А. Толстой серьезно занимался изучением новых и в то время научных теорий, и не только биологических (о жизни во вселенной), но и из области техники. Инженер-технолог по образованию, он был в курсе основных технических новинок своего времени. Задумав «космический» роман, он обратился к научным исследованиям проблемы межпланетных сообщений.

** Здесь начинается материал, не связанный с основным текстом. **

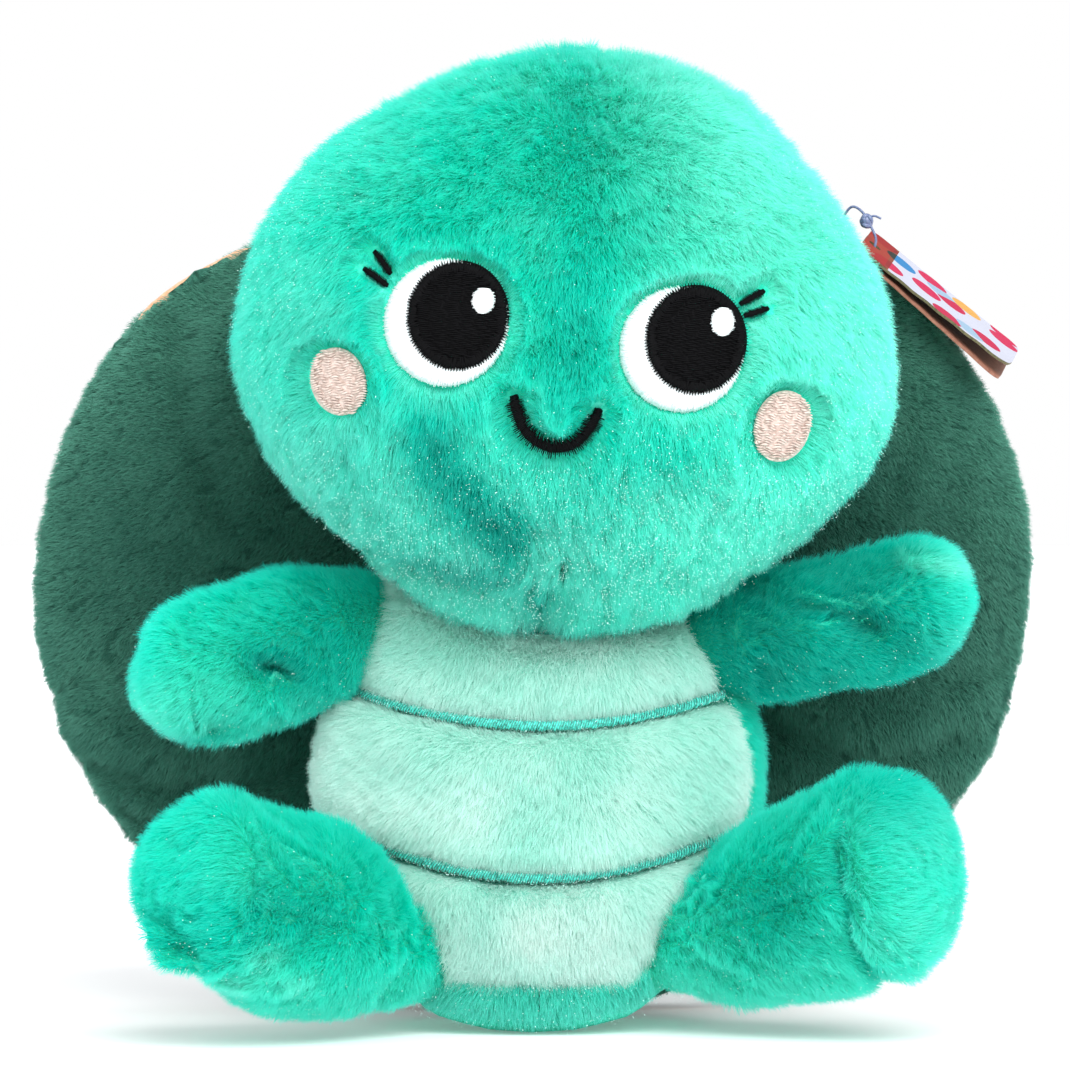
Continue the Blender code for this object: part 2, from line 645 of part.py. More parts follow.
pouch = finish(from_bmesh("pellet_pouch", sphere_bm(pouch_map, 14, 6), PARTS), "pellets")
cut(cut(pouch, pockets["leg_left"]), pockets["leg_right"])


def belly_stroke(name, pts):
    lift = 0.45 + LINE_H / 2

    def path(t):
        a, m, b = (Vector(p) for p in pts)
        q = a * ((1 - t) ** 2) + (m * 2 - (a + b) * 0.5) * (2 * t * (1 - t)) + b * (t * t)
        return Vector((q.x, belly_y(q.x, q.y, lift), q.y))

    def up(t):
        p = path(t)
        e = 1.0
        gx = Vector((2 * e, belly_y(p.x + e, p.z, lift) - belly_y(p.x - e, p.z, lift), 0))
        gz = Vector((0, belly_y(p.x, p.z + e, lift) - belly_y(p.x, p.z - e, lift), 2 * e))
        return gx.cross(gz).normalized()

    def side(t):
        d = path(min(1.0, t + 0.01)) - path(max(0.0, t - 0.01))
        return up(t).cross(d).normalized()
    finish(from_bmesh(name, stroke_bm(path, side, up, LINE_W / 2, LINE_H / 2, rings=16), PARTS), "teal_thread")


belly_stroke("belly_line_upper", LINE_UPPER)
belly_stroke("belly_line_lower", LINE_LOWER)

# -------------------------------------------------------------------- limbs


def plane_box(centre, normal, thick, offset, size=150.0):
    """A box whose one face is the plane through centre, offset along normal."""
    turn = Vector((0, 0, 1)).rotation_difference(Vector(normal).normalized()).to_matrix()
    return box_bm((-size, -size, offset), (size, size, offset + thick), turn, centre)


for key, limb in LIMBS.items():
    pivot = Vector(limb["spine"][0])
    end = Vector(limb["spine"][-1])
    mid = (pivot + end) / 2
    along = (end - pivot).normalized()
    up = (Vector((0, 0, 1)) - along * along.z).normalized()
    out = along.cross(up)
    if out.y > 0:
        out = -out
    arm = key.startswith("arm")
    normal = out if arm else up
    names = (key + "_front", key + "_back") if arm else (key + "_upper", key + "_under")
    zones = (cutter(key + "_zone_a", plane_box(pivot, normal, 150.0, GAP / 2)),
             cutter(key + "_zone_b", plane_box(pivot, -normal, 150.0, GAP / 2)))
    sole_zone = None
    if not arm:
        sole_zone = cutter(key + "_sole_zone", plane_box(end, along, 60.0, 2.5))
        rest_zone = cutter(key + "_rest_zone", plane_box(end, -along, 200.0, -2.5 + GAP))
    for name, zone in zip(names, zones):
        ob = from_bmesh(name, sphere_bm(limb_map(limb, 0.0, LIMB_RINGS), LIMB_SEGS, LIMB_RINGS), PARTS, pivot)
        finish(ob, "turquoise_pile")
        cut(ob, zone, "INTERSECT")
        if sole_zone is not None:
            cut(ob, rest_zone, "INTERSECT")
        cut(ob, limb_inner[key])
        cut(ob, root_rooms[key][1])
    if sole_zone is not None:
        ob = from_bmesh(key + "_sole", sphere_bm(limb_map(limb, 0.0, LIMB_RINGS), LIMB_SEGS, LIMB_RINGS), PARTS, pivot)
        finish(ob, "turquoise_pile")
        cut(ob, sole_zone, "INTERSECT")
        cut(ob, limb_inner[key])
    ob = from_bmesh(key + "_stuffing", sphere_bm(limb_map(limb, -SKIN - 0.8, LIMB_RINGS), 8, LIMB_RINGS), PARTS, pivot)
    finish(ob, "stuffing")
    for tool in root_rooms[key]:
        cut(ob, tool)
    finish(from_bmesh(key + "_root", ball_bm(pivot, ROOT_R, 8, 6), PARTS, pivot), "turquoise_pile")

# -------------------------------------------------------------------- shell
seam = SHELL_C[1] + PIPING_Y
front_half = cutter("shell_front_zone", box_bm((-BIG, -BIG, -BIG), (BIG, seam - PIPING_R - 0.25, 2 * BIG)))
back_half = cutter("shell_back_zone", box_bm((-BIG, seam + PIPING_R + 0.25, -BIG), (BIG, BIG, 2 * BIG)))
# the panels are made from a form whose depth runs along the sphere's z axis
for name, zone in (("shell_front_panel", front_half), ("shell_back_panel", back_half)):
    ob = finish(from_bmesh(name, shell_bm(0.0), PARTS), "green_pile")
    cut(ob, zone, "INTERSECT")
    cut(ob, shell_inner)
    if name == "shell_front_panel":
        cut(ob, body_room)
ob = finish(from_bmesh("shell_stuffing", shell_bm(-SKIN - 1.8, 22, 10), PARTS), "stuffing")
cut(ob, body_room)

cu = bpy.data.curves.new("shell_piping", "CURVE")
cu.dimensions = "3D"
cu.bevel_depth = PIPING_R * MM
cu.bevel_resolution = 2
cu.resolution_u = 1
cu.render_resolution_u = 0
sp = cu.splines.new("POLY")
COUNT = 32
sp.points.add(COUNT - 1)
for i, pt in enumerate(sp.points):
    a = 2 * math.pi * i / COUNT
    b = SHELL_BU if math.sin(a) > 0 else SHELL_BL
    p = shift((SHELL_C[0] + (SHELL_A - 0.8) * math.cos(a), seam, SHELL_C[2] + (b - 0.8) * math.sin(a))) * MM
    pt.co = (p.x, p.y, p.z, 1.0)
sp.use_cyclic_u = True
piping = bpy.data.objects.new("shell_piping", cu)
PARTS.objects.link(piping)
finish(piping, "peach_piping")

# blank ribbon label, sewn in the shell's seam at the bottom and lying on the back


def label_map(u):
    x = 34.0 + 7.0 * u.x
    z = 18.5 + 9.0 * u.z
    return (x, shell_back_y(x, z, 1.3 + 0.4 * u.y), z)


bm = bmesh.new()
bmesh.ops.create_cube(bm, size=2.0)
bmesh.ops.subdivide_edges(bm, edges=[e for e in bm.edges if abs(e.verts[0].co.z - e.verts[1].co.z) > 1], cuts=3)
for v in bm.verts:
    v.co = Vector(label_map(v.co))
finish(from_bmesh("care_label", bm, PARTS), "ribbon", 60)

# ----------------------------------------------------------------- hang tag
pin = Vector(TAG_PIN)
TAG_TURN = Matrix.Rotation(-TAG_DIR, 3, "Y") @ Matrix.Rotation(TAG_LEAN, 3, "X")


def tag_leaf(name, swing, low):
    """A card leaf from the pin outward, its face along Y, with rounded corners."""
    cu = bpy.data.curves.new(name + "_curve", "CURVE")
    cu.dimensions = "2D"
    cu.fill_mode = "BOTH"
    cu.extrude = TAG_T / 2
    sp = cu.splines.new("POLY")
    r, pts = 4.0, []
    x0, x1, w = -3.0, TAG_LEN - 3.0, TAG_WID / 2
    for cx, cy, a0 in ((x1 - r, w - r, 0), (x0 + r, w - r, 90), (x0 + r, -w + r, 180), (x1 - r, -w + r, 270)):
        for k in range(4):
            a = math.radians(a0 + 30 * k)
            pts.append((cx + r * math.cos(a), cy + r * math.sin(a)))
    sp.points.add(len(pts) - 1)
    for pt, (x, y) in zip(sp.points, pts):
        pt.co = (x, y, 0.0, 1.0)
    sp.use_cyclic_u = True
    tmp = bpy.data.objects.new(name + "_curve", cu)
    CUTTERS.objects.link(tmp)
    bpy.context.view_layer.update()
    me = bpy.data.meshes.new_from_object(tmp.evaluated_get(bpy.context.evaluated_depsgraph_get()))
    bpy.data.objects.remove(tmp, do_unlink=True)
    bm = bmesh.new()
    bm.from_mesh(me)
    bpy.data.meshes.remove(me)
    bmesh.ops.remove_doubles(bm, verts=bm.verts, dist=1e-4)
    turn = TAG_TURN @ Matrix.Rotation(-swing, 3, "Y")
    for v in bm.verts:
        v.co = pin + turn @ (v.co + Vector((0, 0, low)))
    ob = finish(from_bmesh(name, bm, PARTS, TAG_PIN), "card", 30)
    return ob


hole = bmesh.new()
bmesh.ops.create_cone(hole, cap_ends=True, segments=12, radius1=1.9, radius2=1.9, depth=20.0)
for v in hole.verts:
    v.co = pin + TAG_TURN @ v.co
tag_hole = cutter("tag_hole", hole)
cut(tag_leaf("tag_cover_leaf", 0.0, 0.75), tag_hole)
cut(tag_leaf("tag_back_leaf", -TAG_OPEN, -0.75), tag_hole)

# nylon fastener: a loop from the shell's seam, up through the card's hole
loop_pts = [(79.7, 52.4, 200.8), (80.5, 51.0, 206.0), (82.8, 48.8, 209.2), (85.6, 47.2, 207.6),
            (87.8, 46.2, 203.6), (88.9, 45.8, 200.2), (87.3, 46.3, 196.9), (83.9, 47.9, 198.4)]
cu = bpy.data.curves.new("tag_fastener", "CURVE")
cu.dimensions = "3D"
cu.bevel_depth = 0.55 * MM
cu.bevel_resolution = 2
cu.resolution_u = 1
cu.render_resolution_u = 0
sp = cu.splines.new("POLY")
N = 12
sp.points.add(N - 1)
for i, pt in enumerate(sp.points):
    f = i / N * len(loop_pts)
    k = int(f)
    q = [Vector(loop_pts[(k + j) % len(loop_pts)]) for j in (-1, 0, 1, 2)]
    t = f - k
    p = 0.5 * (2 * q[1] + (q[2] - q[0]) * t + (2 * q[0] - 5 * q[1] + 4 * q[2] - q[3]) * t * t
               + (3 * q[1] - q[0] - 3 * q[2] + q[3]) * t ** 3)
    p = shift(p) * MM
    pt.co = (p.x, p.y, p.z, 1.0)
sp.use_cyclic_u = True
fastener = bpy.data.objects.new("tag_fastener", cu)
PARTS.objects.link(fastener)
finish(fastener, "nylon")
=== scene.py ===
# Looks of the seated plush turtle: sewn panels with real pile, thread embroidery,
# piping and a hang tag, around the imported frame.
#
# Lengths are in millimetres until a mesh is made.  Forms are the same formulas
# as the CAD source's, at a finer pitch, then shaped by a cloth simulation and by
# seams, tufts and dimples.

import json
import math

import bpy
import numpy as np
from mathutils import Matrix, Vector
from mathutils.kdtree import KDTree


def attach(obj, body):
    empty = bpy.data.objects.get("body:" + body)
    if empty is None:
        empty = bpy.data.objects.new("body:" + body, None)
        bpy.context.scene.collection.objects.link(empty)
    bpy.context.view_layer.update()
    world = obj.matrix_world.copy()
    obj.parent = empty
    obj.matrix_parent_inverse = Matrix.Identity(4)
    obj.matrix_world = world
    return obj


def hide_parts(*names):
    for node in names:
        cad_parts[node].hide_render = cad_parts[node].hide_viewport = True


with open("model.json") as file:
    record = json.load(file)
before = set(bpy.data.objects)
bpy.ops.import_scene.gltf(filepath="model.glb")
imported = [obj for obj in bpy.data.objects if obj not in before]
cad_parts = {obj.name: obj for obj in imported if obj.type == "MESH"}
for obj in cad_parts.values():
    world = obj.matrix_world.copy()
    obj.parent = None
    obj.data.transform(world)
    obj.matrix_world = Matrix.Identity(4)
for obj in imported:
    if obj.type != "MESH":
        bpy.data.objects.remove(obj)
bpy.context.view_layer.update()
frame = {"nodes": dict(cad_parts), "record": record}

MM = 0.001
SHIFT = np.array((0.3, -3.1, 0.0))
HAIR_SHARE = 1.0

# ------------------------------------------------------------ shared dimensions
HEAD_C = np.array((7.7, -24.0, 166.0))
HEAD_A, HEAD_BF, HEAD_BB, HEAD_CU, HEAD_CL, HEAD_NL = 78.5, 56.0, 46.0, 76.0, 63.0, 1.68
HEAD_ROT = np.array(Matrix.Rotation(math.radians(2.5), 3, "Z") @ Matrix.Rotation(math.radians(5.5), 3, "Y"))
HEAD_ROOM = 7.1
HEAD_SEAM_Y = 4.0
HEAD_DART_X = 3.1
NECK = np.array((2.0, -4.0, 107.0))

BODY_X, BODY_TOP = 1.3, 125.5
BODY_RINGS = [
    (0.0, 29.0, 21.0, 21.0), (1.6, 38.0, 27.0, 26.0), (6.0, 44.0, 31.0, 29.0), (16.0, 48.5, 35.5, 32.0),
    (30.0, 51.0, 38.0, 34.0), (48.0, 52.5, 39.0, 35.5), (66.0, 52.5, 38.0, 36.0), (84.0, 50.0, 35.0, 35.5),
    (99.0, 46.0, 31.0, 33.5), (111.0, 40.0, 27.0, 30.0), (119.0, 31.0, 22.0, 25.0), (124.0, 18.0, 14.0, 16.0),
]
BELLY = [(-24.0, 14.0), (-28.0, 23.0), (-34.0, 32.0), (-46.0, 43.0), (-51.0, 51.0),
         (-51.8, 66.0), (-49.5, 80.0), (-43.0, 94.0), (-38.0, 108.0), (-34.0, 126.0),
         (38.0, 126.0), (42.0, 108.0), (45.0, 94.0), (48.6, 80.0), (51.0, 66.0),
         (51.0, 52.0), (47.5, 44.0), (38.0, 34.0), (30.5, 22.5), (23.5, 14.0)]
BASE_TOP = 3.6
LINE_UPPER = ((-44.4, 84.8), (1.5, 76.8), (46.8, 84.2))
LINE_LOWER = ((-48.0, 50.9), (-0.5, 39.4), (46.5, 49.2))
LINE_W = 2.1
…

По описанию ракеты Лося в форме «яйца» и полета на Марс видно, что писатель знал работы и идеи К. Э. Циолковского, читал его знаменитый труд «Исследование мировых пространств реактивными приборами». Ракета Лося, описанная в общих чертах, очень напоминает конструкцию летательного космического аппарата Циолковского. То, что сейчас для нас самая обыкновенная реальность, для того времени было совершенно фантастичным. Насколько же изменились масштабы инженерной мысли с тех пор, когда писалась «Аэлита»! И как велика заслуга А. Толстого, который именно в то время, когда Россия оставалась еще технически отсталой страной, заглянул в ее будущее, в эпоху начала космической эры в истории человечества, открытой советскими людьми.

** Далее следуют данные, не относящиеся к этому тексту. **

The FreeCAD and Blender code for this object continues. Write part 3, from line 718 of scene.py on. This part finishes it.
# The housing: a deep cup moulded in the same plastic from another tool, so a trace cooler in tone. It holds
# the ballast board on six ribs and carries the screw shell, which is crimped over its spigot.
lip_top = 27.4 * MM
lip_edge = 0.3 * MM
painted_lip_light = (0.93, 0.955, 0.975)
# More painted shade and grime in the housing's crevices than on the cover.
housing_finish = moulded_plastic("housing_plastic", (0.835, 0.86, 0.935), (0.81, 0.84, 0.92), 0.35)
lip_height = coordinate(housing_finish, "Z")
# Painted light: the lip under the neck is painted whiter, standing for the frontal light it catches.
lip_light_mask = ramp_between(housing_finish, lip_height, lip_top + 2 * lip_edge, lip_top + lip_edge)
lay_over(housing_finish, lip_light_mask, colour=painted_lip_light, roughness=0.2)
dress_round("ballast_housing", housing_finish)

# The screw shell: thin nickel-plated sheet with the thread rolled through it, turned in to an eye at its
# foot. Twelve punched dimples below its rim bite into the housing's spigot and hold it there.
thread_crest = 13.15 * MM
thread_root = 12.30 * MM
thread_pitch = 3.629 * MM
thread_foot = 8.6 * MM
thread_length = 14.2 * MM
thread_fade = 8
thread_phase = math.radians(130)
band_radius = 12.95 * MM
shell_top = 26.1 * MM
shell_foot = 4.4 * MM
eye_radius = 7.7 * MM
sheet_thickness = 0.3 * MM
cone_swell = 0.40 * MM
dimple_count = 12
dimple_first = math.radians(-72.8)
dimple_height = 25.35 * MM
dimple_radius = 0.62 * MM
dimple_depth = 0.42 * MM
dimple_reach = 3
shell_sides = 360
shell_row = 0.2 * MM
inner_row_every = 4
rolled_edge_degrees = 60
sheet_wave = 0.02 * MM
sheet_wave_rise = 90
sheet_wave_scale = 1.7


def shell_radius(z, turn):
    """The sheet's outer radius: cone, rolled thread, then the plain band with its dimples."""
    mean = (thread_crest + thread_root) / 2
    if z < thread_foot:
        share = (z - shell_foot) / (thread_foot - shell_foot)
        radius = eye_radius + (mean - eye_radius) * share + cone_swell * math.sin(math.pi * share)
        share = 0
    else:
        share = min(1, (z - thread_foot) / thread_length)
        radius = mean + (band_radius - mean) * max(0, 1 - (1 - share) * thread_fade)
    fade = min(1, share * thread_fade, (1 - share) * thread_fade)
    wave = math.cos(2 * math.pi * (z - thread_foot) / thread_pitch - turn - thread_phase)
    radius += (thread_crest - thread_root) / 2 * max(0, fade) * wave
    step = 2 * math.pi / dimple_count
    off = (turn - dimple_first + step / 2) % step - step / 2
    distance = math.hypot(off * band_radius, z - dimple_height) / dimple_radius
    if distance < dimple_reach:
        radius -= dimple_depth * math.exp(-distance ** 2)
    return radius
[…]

Толстой совсем не стремился к популяризации новых достижений науки и техники. По наблюдению Горького, он сводил «всю технику к необходимому минимуму», стараясь только сохранить достоверность при ее описании. Обычно Алексей Толстой использовал готовые, но еще не осуществленные проекты, дополняя условность научного материала правдоподобием.

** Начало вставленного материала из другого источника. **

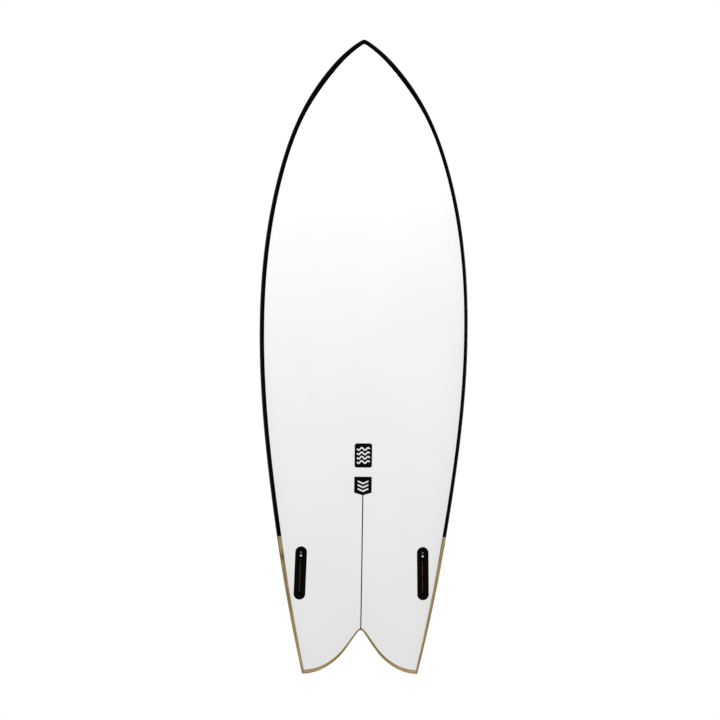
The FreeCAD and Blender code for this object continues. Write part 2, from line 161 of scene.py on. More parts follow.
outline = PlanCurve([(x * MM, NOSE_Y - d * MM) for x, d in OUTLINE])
notch = PlanCurve([(x * MM, TAIL_Y + d * MM) for x, d in NOTCH])


def bisect(test, low, high, shape=()):
    """Parameters where a test turns from true to false, between low and high, for whole arrays."""
    low, high = np.full(shape, low), np.full(shape, high)
    for _ in range(48):
        middle = (low + high) / 2
        inside = test(middle)
        low, high = np.where(inside, middle, low), np.where(inside, high, middle)
    return low


def outline_parameter(y):
    return bisect(lambda t: outline.at(t)[0][..., 1] > y, outline.middle, outline.end, np.shape(y))


def half_width(y):
    return outline.at(outline_parameter(np.minimum(y, NOSE_Y)))[0][..., 0]


def band_width(y):
    bare = np.clip((BAND_END_Y - y) / (BAND_END_Y - TAIL_Y), 0, 1)
    swell = BAND_SWELL * np.exp(-((NOSE_Y - y - SWELL_PLACE) / SWELL_REACH) ** 2)
    return BAND_WIDTH + bare * (BAND_WIDTH_TAIL - BAND_WIDTH) + swell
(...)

После выхода в свет романа «Аэлита», в котором он впервые обратился к событиям русской революции, стремясь ее понять и объяснить, взглянуть на нее как на закономерный этап в истории своей Родины, а также заглянуть в будущее своей страны, свершилось многое. Но уже тогда Д. Фурманов положительно оценил живой образ нового человека Гусева; А. М. Горький предсказал тогда успех этой книге, а мы убеждаемся сегодня, что он не ошибся: «Как произведение художника она очень оригинальна… Написана «Аэлита» очень хорошо и, я уверен, будет иметь успех».